#### Raw data:
----
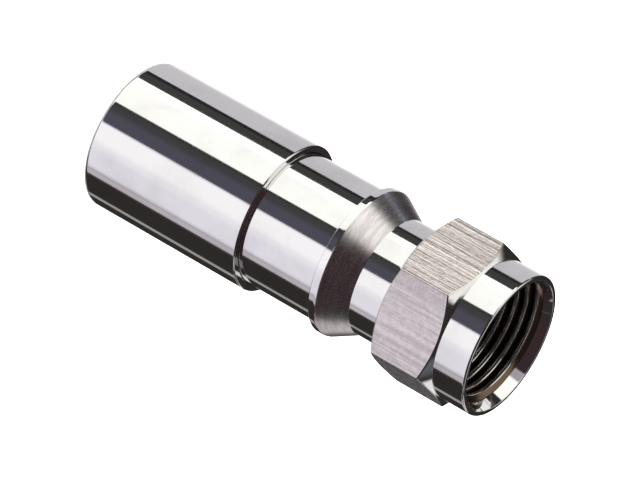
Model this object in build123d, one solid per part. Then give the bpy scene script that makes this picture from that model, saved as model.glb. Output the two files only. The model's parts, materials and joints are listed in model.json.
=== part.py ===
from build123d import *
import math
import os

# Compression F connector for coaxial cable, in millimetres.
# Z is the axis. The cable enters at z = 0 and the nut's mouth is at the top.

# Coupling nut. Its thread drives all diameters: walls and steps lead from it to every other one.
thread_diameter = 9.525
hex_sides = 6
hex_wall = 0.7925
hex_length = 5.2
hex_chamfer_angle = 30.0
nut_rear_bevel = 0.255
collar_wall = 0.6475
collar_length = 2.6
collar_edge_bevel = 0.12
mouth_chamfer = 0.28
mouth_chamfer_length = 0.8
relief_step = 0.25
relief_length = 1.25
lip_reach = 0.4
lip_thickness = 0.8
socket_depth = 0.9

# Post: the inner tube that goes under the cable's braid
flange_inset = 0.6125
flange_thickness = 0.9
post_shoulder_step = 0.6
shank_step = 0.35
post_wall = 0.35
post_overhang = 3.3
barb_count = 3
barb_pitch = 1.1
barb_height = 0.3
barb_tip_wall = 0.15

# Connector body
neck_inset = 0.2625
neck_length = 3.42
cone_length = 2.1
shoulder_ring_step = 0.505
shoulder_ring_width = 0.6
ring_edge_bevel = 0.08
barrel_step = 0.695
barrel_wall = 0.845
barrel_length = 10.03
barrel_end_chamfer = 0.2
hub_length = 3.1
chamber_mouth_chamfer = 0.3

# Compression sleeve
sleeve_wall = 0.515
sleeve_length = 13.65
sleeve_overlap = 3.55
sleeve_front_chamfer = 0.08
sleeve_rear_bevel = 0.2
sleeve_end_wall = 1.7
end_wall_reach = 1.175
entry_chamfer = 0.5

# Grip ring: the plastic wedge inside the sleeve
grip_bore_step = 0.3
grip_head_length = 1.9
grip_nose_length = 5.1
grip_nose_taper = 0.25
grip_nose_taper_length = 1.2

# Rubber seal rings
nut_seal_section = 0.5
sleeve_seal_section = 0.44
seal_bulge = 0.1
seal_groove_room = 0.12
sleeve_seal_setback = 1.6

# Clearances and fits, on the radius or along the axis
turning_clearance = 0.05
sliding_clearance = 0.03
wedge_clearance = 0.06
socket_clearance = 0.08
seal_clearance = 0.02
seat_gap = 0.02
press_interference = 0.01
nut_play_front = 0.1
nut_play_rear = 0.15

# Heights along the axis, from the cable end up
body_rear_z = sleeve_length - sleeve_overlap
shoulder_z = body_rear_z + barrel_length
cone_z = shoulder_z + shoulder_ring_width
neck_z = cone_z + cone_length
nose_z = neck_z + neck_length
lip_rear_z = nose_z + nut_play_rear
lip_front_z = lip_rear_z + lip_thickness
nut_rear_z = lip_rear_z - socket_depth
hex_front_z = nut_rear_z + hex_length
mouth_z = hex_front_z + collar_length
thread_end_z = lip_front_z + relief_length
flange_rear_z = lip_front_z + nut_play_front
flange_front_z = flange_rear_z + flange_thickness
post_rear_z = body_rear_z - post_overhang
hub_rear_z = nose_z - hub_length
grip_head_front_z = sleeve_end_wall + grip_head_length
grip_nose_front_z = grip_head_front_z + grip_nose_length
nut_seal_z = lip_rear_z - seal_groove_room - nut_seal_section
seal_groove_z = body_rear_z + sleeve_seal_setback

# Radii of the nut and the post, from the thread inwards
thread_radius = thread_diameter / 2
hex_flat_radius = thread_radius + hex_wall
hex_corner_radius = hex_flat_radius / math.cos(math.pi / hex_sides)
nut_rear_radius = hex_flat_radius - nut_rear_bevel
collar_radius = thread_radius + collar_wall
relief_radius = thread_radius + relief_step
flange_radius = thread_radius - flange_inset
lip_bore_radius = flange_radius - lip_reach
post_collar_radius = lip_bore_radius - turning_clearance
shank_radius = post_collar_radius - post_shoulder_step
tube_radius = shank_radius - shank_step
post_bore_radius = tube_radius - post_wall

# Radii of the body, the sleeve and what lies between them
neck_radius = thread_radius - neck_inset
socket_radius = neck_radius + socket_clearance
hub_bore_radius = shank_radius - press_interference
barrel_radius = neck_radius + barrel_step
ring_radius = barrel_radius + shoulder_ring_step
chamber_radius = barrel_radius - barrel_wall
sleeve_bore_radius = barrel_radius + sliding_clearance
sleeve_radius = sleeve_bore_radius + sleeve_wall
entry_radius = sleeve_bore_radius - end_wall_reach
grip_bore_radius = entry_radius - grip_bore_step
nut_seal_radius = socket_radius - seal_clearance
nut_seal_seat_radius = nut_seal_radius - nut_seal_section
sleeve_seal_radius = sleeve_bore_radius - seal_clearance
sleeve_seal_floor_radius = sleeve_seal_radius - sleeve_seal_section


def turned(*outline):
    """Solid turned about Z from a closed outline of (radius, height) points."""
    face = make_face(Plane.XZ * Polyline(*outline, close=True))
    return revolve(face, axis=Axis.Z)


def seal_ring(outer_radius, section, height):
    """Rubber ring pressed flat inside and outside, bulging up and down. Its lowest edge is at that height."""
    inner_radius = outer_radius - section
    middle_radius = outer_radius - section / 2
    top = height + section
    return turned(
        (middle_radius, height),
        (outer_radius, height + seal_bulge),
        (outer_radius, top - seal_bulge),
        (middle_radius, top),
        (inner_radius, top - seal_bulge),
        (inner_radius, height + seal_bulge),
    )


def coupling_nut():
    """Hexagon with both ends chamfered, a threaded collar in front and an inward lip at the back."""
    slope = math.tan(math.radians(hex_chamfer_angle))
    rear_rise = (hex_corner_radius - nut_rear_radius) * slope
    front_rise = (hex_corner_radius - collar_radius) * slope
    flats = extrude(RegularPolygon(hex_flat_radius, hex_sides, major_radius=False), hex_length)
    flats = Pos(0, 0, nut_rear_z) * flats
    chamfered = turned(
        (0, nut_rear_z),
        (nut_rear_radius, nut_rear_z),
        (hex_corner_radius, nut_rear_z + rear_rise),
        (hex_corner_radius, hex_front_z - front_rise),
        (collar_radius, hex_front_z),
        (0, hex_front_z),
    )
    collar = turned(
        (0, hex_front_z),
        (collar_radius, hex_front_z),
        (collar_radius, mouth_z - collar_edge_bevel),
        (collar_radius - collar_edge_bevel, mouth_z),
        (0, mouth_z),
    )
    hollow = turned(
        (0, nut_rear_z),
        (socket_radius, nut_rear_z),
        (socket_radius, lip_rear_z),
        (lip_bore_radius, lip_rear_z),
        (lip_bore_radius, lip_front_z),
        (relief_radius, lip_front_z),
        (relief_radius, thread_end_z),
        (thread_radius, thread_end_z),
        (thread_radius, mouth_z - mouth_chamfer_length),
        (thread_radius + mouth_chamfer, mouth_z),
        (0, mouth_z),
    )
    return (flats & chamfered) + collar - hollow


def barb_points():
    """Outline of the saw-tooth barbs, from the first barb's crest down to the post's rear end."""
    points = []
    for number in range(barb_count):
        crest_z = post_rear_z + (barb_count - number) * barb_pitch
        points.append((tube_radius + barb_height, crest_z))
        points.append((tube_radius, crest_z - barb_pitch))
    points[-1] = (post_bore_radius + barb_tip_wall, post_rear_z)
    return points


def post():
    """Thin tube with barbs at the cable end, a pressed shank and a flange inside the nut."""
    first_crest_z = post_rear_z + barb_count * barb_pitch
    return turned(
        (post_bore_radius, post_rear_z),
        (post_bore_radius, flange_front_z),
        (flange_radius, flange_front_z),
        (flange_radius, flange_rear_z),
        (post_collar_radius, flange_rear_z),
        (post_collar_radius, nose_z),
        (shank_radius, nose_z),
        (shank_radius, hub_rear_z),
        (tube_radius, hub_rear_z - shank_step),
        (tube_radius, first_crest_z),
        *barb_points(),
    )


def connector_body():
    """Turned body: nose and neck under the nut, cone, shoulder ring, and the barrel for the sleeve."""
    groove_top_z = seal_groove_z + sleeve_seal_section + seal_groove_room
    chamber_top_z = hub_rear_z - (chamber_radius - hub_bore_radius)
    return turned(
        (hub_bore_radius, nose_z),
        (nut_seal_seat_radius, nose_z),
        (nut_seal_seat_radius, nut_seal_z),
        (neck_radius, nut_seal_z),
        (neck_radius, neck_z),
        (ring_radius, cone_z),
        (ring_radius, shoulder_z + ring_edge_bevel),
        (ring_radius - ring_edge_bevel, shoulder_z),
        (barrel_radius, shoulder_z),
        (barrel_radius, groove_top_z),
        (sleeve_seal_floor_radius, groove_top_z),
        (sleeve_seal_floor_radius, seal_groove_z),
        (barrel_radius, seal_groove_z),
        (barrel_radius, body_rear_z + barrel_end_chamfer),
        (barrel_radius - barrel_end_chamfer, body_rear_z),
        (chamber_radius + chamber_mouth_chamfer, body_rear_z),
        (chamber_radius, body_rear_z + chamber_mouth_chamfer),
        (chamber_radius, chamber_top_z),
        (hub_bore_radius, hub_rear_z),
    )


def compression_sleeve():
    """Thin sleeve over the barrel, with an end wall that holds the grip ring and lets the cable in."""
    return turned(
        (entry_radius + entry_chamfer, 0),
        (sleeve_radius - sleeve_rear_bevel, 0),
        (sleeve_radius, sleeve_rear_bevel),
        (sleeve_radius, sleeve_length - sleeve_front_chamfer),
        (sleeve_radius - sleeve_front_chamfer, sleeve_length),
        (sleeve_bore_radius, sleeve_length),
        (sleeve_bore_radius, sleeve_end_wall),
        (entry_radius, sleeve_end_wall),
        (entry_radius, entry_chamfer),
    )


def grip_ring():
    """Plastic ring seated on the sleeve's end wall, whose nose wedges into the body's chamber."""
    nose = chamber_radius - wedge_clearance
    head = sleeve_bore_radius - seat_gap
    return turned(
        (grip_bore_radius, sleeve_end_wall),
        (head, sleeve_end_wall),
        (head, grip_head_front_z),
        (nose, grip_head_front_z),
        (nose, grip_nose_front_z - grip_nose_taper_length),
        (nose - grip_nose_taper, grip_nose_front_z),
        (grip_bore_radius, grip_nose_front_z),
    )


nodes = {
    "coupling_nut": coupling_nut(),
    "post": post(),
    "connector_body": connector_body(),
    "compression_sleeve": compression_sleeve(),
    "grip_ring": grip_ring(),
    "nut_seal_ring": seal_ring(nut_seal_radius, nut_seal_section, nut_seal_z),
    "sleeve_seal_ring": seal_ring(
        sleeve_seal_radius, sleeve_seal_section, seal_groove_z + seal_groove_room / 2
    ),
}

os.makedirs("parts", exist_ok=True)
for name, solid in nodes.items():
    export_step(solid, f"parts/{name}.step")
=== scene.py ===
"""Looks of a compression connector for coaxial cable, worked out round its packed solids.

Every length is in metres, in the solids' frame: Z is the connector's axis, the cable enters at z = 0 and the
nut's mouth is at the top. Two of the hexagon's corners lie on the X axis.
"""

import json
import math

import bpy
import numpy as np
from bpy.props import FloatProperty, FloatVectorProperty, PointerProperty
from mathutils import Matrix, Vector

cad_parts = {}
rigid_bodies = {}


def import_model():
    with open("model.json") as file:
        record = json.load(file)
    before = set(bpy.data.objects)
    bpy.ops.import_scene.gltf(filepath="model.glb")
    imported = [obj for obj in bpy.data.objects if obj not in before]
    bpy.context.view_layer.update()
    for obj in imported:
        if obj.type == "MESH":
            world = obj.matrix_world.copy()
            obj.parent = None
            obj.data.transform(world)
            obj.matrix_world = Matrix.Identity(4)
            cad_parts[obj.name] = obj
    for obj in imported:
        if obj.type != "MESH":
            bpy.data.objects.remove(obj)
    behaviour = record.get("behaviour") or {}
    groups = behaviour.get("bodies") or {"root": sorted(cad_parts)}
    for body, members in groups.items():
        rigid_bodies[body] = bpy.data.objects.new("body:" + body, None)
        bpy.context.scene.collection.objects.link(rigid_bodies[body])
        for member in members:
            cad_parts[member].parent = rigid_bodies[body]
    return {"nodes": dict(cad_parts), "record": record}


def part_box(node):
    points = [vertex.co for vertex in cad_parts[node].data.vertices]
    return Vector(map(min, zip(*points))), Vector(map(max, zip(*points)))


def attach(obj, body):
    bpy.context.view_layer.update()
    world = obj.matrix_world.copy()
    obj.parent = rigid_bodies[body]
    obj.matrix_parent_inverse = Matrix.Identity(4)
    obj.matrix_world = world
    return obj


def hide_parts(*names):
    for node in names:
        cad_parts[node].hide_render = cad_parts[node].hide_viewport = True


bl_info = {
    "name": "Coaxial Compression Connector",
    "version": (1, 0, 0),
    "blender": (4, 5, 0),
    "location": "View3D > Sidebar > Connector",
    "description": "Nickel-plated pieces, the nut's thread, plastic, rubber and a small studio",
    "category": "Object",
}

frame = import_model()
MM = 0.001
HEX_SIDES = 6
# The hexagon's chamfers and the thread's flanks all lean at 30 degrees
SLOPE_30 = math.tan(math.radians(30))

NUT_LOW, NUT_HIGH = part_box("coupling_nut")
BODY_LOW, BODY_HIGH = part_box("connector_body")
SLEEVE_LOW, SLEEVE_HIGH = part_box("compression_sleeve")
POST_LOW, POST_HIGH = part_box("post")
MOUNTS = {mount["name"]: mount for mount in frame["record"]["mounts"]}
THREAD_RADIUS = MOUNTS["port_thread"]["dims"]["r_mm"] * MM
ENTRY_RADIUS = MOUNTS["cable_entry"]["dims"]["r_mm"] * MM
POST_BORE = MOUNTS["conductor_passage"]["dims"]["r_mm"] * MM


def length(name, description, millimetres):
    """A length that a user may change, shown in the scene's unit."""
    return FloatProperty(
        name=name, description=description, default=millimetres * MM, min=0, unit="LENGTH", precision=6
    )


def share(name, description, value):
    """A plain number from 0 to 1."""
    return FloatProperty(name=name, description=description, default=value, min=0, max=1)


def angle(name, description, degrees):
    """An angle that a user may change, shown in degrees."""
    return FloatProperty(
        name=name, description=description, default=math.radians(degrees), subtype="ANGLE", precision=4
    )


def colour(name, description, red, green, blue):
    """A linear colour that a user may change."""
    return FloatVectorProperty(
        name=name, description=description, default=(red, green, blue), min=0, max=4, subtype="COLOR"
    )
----
#### Your goal:
Using the data above, transcribe the lines that run from the line with "bpy.context.scene.collection.objects.link(rigid_bodies[body])" to the line with "SLOPE_30 = math.tan(math.radians(30))", both ends kept, and output nothing else.

#### Right answer:
        bpy.context.scene.collection.objects.link(rigid_bodies[body])
        for member in members:
            cad_parts[member].parent = rigid_bodies[body]
    return {"nodes": dict(cad_parts), "record": record}


def part_box(node):
    points = [vertex.co for vertex in cad_parts[node].data.vertices]
    return Vector(map(min, zip(*points))), Vector(map(max, zip(*points)))


def attach(obj, body):
    bpy.context.view_layer.update()
    world = obj.matrix_world.copy()
    obj.parent = rigid_bodies[body]
    obj.matrix_parent_inverse = Matrix.Identity(4)
    obj.matrix_world = world
    return obj


def hide_parts(*names):
    for node in names:
        cad_parts[node].hide_render = cad_parts[node].hide_viewport = True


bl_info = {
    "name": "Coaxial Compression Connector",
    "version": (1, 0, 0),
    "blender": (4, 5, 0),
    "location": "View3D > Sidebar > Connector",
    "description": "Nickel-plated pieces, the nut's thread, plastic, rubber and a small studio",
    "category": "Object",
}

frame = import_model()
MM = 0.001
HEX_SIDES = 6
# The hexagon's chamfers and the thread's flanks all lean at 30 degrees
SLOPE_30 = math.tan(math.radians(30))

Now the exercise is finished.